Combinatorial Explosion
To understand the mathematical difficulty in generating an ensemble, start by thinking of unrealistically simple maps. Imagine, for example, a 4-by-4 grid. There are 117 different ways to subdivide these 16 squares into four contiguous districts with four squares per district. From there, the possibilities grow very quickly in what’s known as a combinatorial explosion. A 6-by-6 grid with six contiguous districts of six squares each has 451,206 possibilities. A 9-by-9 grid with nine districts of nine squares each? Over 700 trillion options. For a 10-by-10 grid, with 100 squares, nobody knows how many possible 10-district configurations there are.
Of course, a typical state has many more than 100 different jurisdictions that can be grouped together into districts. Analysts often build possible districts out of voting precincts. North Carolina has over 2,500 precincts, for example, while Pennsylvania has 9,159. Official districting plans are generally based on even more granular census blocks: Alabama has 185,976 such blocks.
Every state has different rules for drawing districts, but in general, they must be contiguous and “compact,” preserve traditional geographic and political boundaries, be very close to equal in population, and avoid breaking apart so-called communities of interest. The Voting Rights Act also requires that districts be drawn in a way that ensures that voters of all racial groups get an equal chance to “elect representatives of their choice.” Reconciling all these requirements is mathematically challenging. The more requirements there are on redistricting, Malmskog said, “the more complicated the mathematical problem becomes.”
For the last 20 years, the dominant technique for generating lots of possible maps has been a technique called “random seed and grow.” This works much the way it sounds. Say you want to combine thousands of individual voting precincts into, say, 10 congressional districts, each of which must include about 760,000 people. You start by randomly choosing a precinct to “seed” a particular district. You then add adjacent precincts to this seed until you get close to 760,000 people in the district. Then you repeat the process — start with another precinct to seed another district — until you come up with the rest of your districts.
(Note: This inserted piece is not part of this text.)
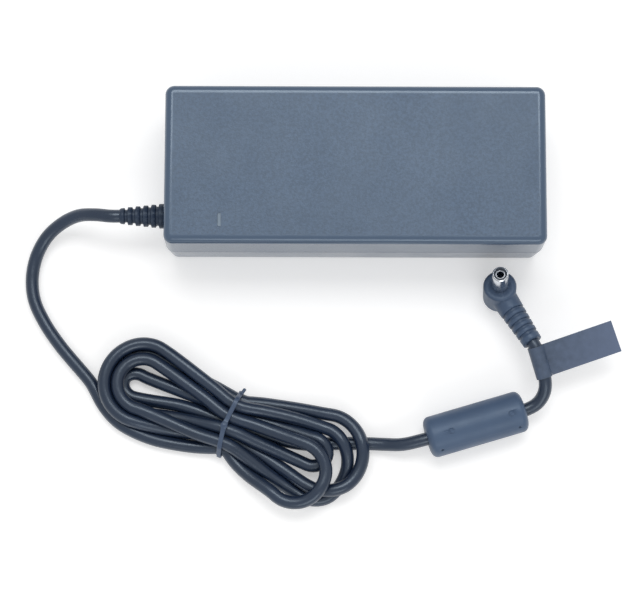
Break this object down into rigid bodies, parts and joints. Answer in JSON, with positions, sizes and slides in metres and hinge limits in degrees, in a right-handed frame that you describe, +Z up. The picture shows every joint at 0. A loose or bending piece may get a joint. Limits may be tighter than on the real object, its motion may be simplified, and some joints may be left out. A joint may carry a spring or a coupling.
{
  "type": "desktop power adapter",
  "caption": "Flat black power adapter brick with a mains inlet, a tied output cord, a moulded ferrite, a flag label and a right-angle barrel plug.",
  "frame": {"origin": "centre of the underside of the case", "axes": "+Z up, +X along the case to the mains inlet, -X to the output cord, -Y the front, where the cord lies"},
  "size_m": [0.2037, 0.1402, 0.033],
  "materials": {
    "case_plastic": "fine matte texture on the faces, satin sides",
    "light_pipe": "cloudy, unlit",
    "label_film": "satin, bare",
    "insulating_film": "satin",
    "inlet_plastic": "matte",
    "inlet_metal": "plated",
    "wire_insulation": "glossy",
    "board_laminate": "satin",
    "screw_steel": "zinc plated",
    "heatsink_aluminium": "mill finish",
    "device_epoxy": "matte",
    "disc_lacquer": "glossy",
    "film_box": "satin",
    "ferrite": "matte sintered",
    "copper_winding": "enamelled",
    "winding_tape": "satin",
    "capacitor_sleeve": "satin",
    "opto_white": "matte",
    "cord_jacket": "satin PVC",
    "relief_moulding": "satin PVC",
    "tie_plastic": "satin",
    "ferrite_moulding": "satin PVC",
    "flag_film": "satin, bare",
    "plug_moulding": "satin PVC",
    "plug_metal": "bright nickel plate",
    "plug_insulation": "matte"
  },
  "bodies": {
    "root": {"top_cover": "case_plastic", "bottom_cover": "case_plastic", "led_light_pipe": "light_pipe", "underside_label": "label_film", "insulating_sheet": "insulating_film", "ac_inlet_housing": "inlet_plastic", "ac_inlet_pins": "inlet_metal", "inlet_wires": "wire_insulation", "main_board": "board_laminate", "board_screws": "screw_steel", "heat_spreader": "heatsink_aluminium", "fuse": "device_epoxy", "varistor": "disc_lacquer", "x_capacitor": "film_box", "choke_core": "ferrite", "choke_winding": "copper_winding", "thermistor": "disc_lacquer", "bridge_rectifier": "device_epoxy", "bulk_capacitor": "capacitor_sleeve", "primary_heatsink": "heatsink_aluminium", "power_transistor": "device_epoxy", "secondary_heatsink": "heatsink_aluminium", "output_rectifier": "device_epoxy", "heatsink_screws": "screw_steel", "transformer_core": "ferrite", "transformer_bobbin": "device_epoxy", "transformer_winding": "winding_tape", "y_capacitor": "disc_lacquer", "optocoupler": "opto_white", "controller_chip": "device_epoxy", "output_capacitors": "capacitor_sleeve", "output_choke": "copper_winding", "indicator_led": "light_pipe", "dc_wires": "wire_insulation", "cord_strain_relief": "relief_moulding", "dc_cord_lead": "cord_jacket", "dc_cord_hank": "cord_jacket", "cord_tie": "tie_plastic", "dc_cord_tail": "cord_jacket", "ferrite_cover": "ferrite_moulding", "ferrite_core": "ferrite", "cord_flag": "flag_film", "plug_body": "plug_moulding", "plug_barrel": "plug_metal", "plug_insulator": "plug_insulation", "plug_contact": "plug_metal"}
  },
  "joints": []
}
With some relatively simple tweaks to make sure the districts are compact, it’s possible to use this method to make lots of reasonable-looking maps. But because of the combinatorial explosion in the number of possible maps, even millions of maps made by the random-seed-and-grow technique account for only a tiny fraction of all possible maps. And there is no mathematical evidence that this fraction is representative of the set of valid maps as a whole, which means using it as a basis of comparison can lead to misleading conclusions.
That’s why, in the middle of the past decade, researchers including Kosuke Imai, a professor of government and statistics at Harvard University, and Jonathan Mattingly, a professor of mathematics and statistics at Duke University, began applying a technique called Markov chain Monte Carlo, or MCMC, to make maps.
MCMC works by first transforming the existing district map into a graph — a mathematical structure consisting of nodes, or points, connected by lines, or edges. Each precinct becomes a node; if precincts share a border in real life, they are joined by an edge in the graph. Early MCMC methods, like the “flip-based” method described by Imai and colleagues in a 2014 paper, worked by swapping precincts between bordering districts in a mathematically specific way.
By thinking of their map as a graph, researchers can use a tool from graph theory called the Perron-Frobenius theorem to show that, if the algorithm is allowed to run for long enough — an interval that mathematicians call the mixing time — it will properly sample from the distribution of all possible valid maps. This is an improvement, but it is still usually impossible to rigorously prove exactly how long the mixing time is. Mattingly said the question of how best to “prove to everyone that we did a good job sampling” remains unresolved. So mathematicians are working on tweaks to MCMC to better establish bounds on the mixing time — and to reach it more quickly.